Elon Musk’s rocket company SpaceX and Russian company NPO Energomash are locked in a struggle to supply rocket engines to the U.S. military.
NPO Energomash currently sells RD-180 rocket engines to American company United Launch Alliance (ULA), a joint venture between defense contractors Lockheed Martin and Boeing. ULA inspects the engines, then uses them to power the workhorse rocket of America’s military space program.
ULA had almost cornered the market for national security-related rocket launches until last year, when SpaceX won U.S. Air Force certification for national security space missions.
The RD-180 is an old Soviet design built in Russia by NPO Energomash. Though the design has a record of safety and reliability, some in Congress worry that America’s dependence on Russian rocketry may give Russian President Vladimir Putin dangerous leverage over the American military.
“It is morally outrageous and strategically foolish to subsidize Vladimir Putin’s corrupt military industrial complex with the purchase of Russian rocket engines when Russia occupies Crimea and destabilizes Ukraine, menaces our NATO allies in Europe, bombs U.S.-backed forces in Syria to prop-up the murderous regime of Bashar Assad, and threatens to cut off U.S. access to space,” Arizona Republican Sen. John McCain told The Daily Caller News Foundation.
The Air Force could potentially shift satellites slated to be launched on RD-180 powered rockets onto more expensive, but American-made, rocket engines. However, the Air Force doesn’t want to take that step, and Air Force Secretary Deborah Lee James told the Senate Armed Services Committee in early March that getting rid of the RD-180 early could end up costing taxpayers as much as $5 billion.
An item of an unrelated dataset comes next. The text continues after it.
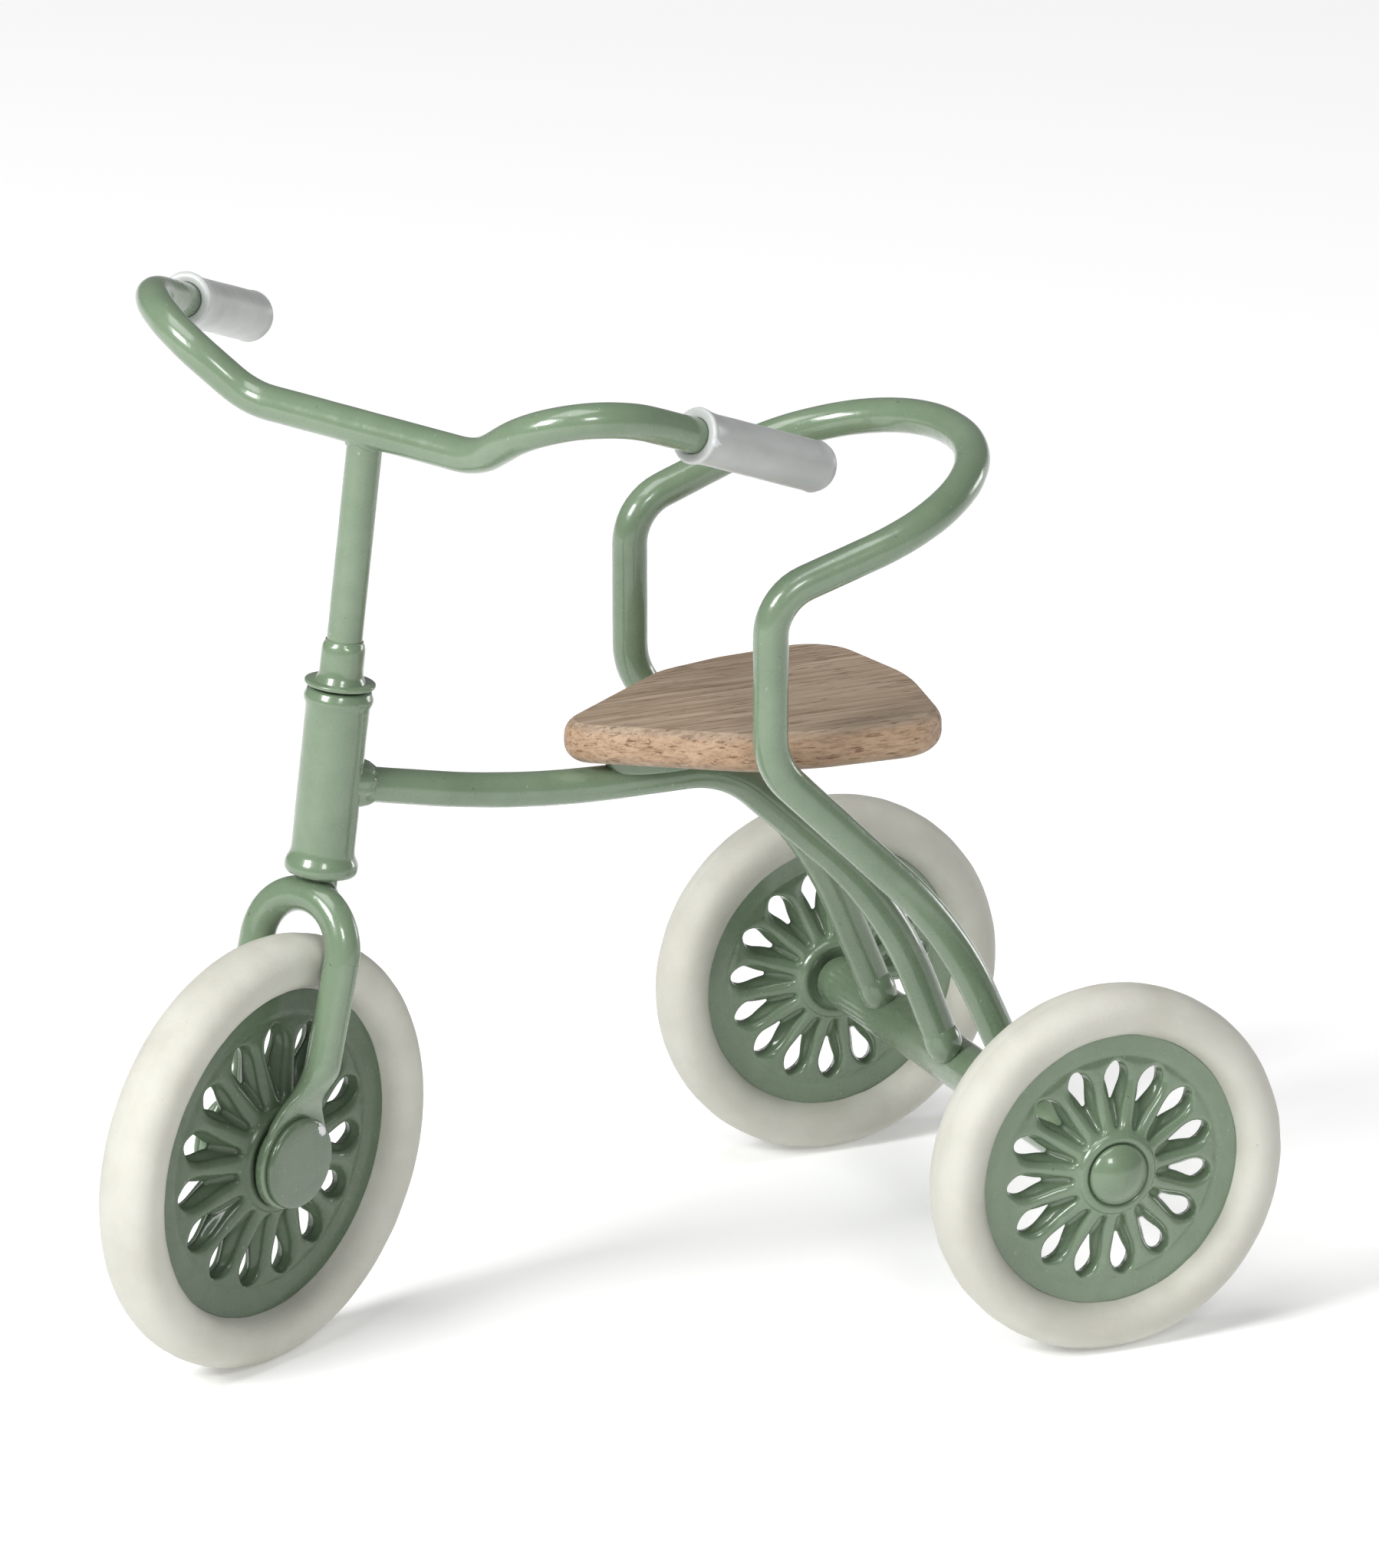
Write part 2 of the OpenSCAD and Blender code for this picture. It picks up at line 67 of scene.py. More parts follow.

“Given the current volatility of our relationship with Russia, I am as eager as any of my colleagues to end America’s dependence on Russian-made rocket engines,” Alabama Republican Sen. Richard Shelby told The Daily Caller News Foundation. “However, I have heard directly from military leaders who have legitimate concerns that Senator McCain’s proposal would needlessly compromise assured access to space until a reliable domestic alternative is developed. Arbitrary and unworkably short deadlines to restrict use of the RD-180 on vital military launches will undoubtedly weaken our national security by grounding launches that support our troops abroad.”
The Wall Street Journal reported last Sunday an independent panel believes remaining dependent on Russia for rocket engines through roughly 2025 would be less risky and would likely save taxpayers billions of dollars.
Essentially everything involving the space industry in Russia is run by Roscosmos, the governmental body responsible for Russia’s space science program and general aerospace research. Roscosmos has individuals targeted by U.S. sanctions serving on its board, is closely tied to Putin’s administration and essentially controls NPO Energomash.
Russia hasn’t been slow about using its control over rocketry to pressure America in the past. Russian Deputy Prime Minister Dmitry Rogozin even threatened to cut off American access to the International Space Station, saying “I propose that the United States delivers its astronauts to the ISS with the help of a trampoline.”
“Roscosmos aren’t slouches even if they’re Putin cronies. Russia has the most reliable launch vehicles for a reason,” an engineer familiar with the matter told The Daily Caller News Foundation. “I think SpaceX could compete, yes, but they’re also a small company working breakneck pacing and overworking employees. Like it or not, having Russian government backing is a MASSIVE hedge against set-back. Barring any problems, SpaceX could, but as we know, things tend to go wrong when you don’t want them to.”
The engineer also specified that the design of the RD-180 isn’t 100 percent Russian, as it was a joint venture between the American firm Pratt & Whitney and Russian companies.
The 2016 National Defense Authorization Act expressly authorized the use of nine RD-180 engines for national security space launches, however ULA assigned those rockets to civilian projects. This effectively created a new crisis justifying the purchase of an essentially unlimited number of RD-180 rockets.
“Purchasing Russian rocket engines isn’t even necessary. The Secretary of the Air Force testified that the Falcon 9 and Delta IV rockets, both of which have American-made engines, can provide the U.S. with assured access to space,” McCain concluded. “Director of National Intelligence James Clapper testified that the Delta IV rocket meets the intelligence community’s space needs. We can end our dependence on Russian rocket engines without compromising future competition for national security space launches.”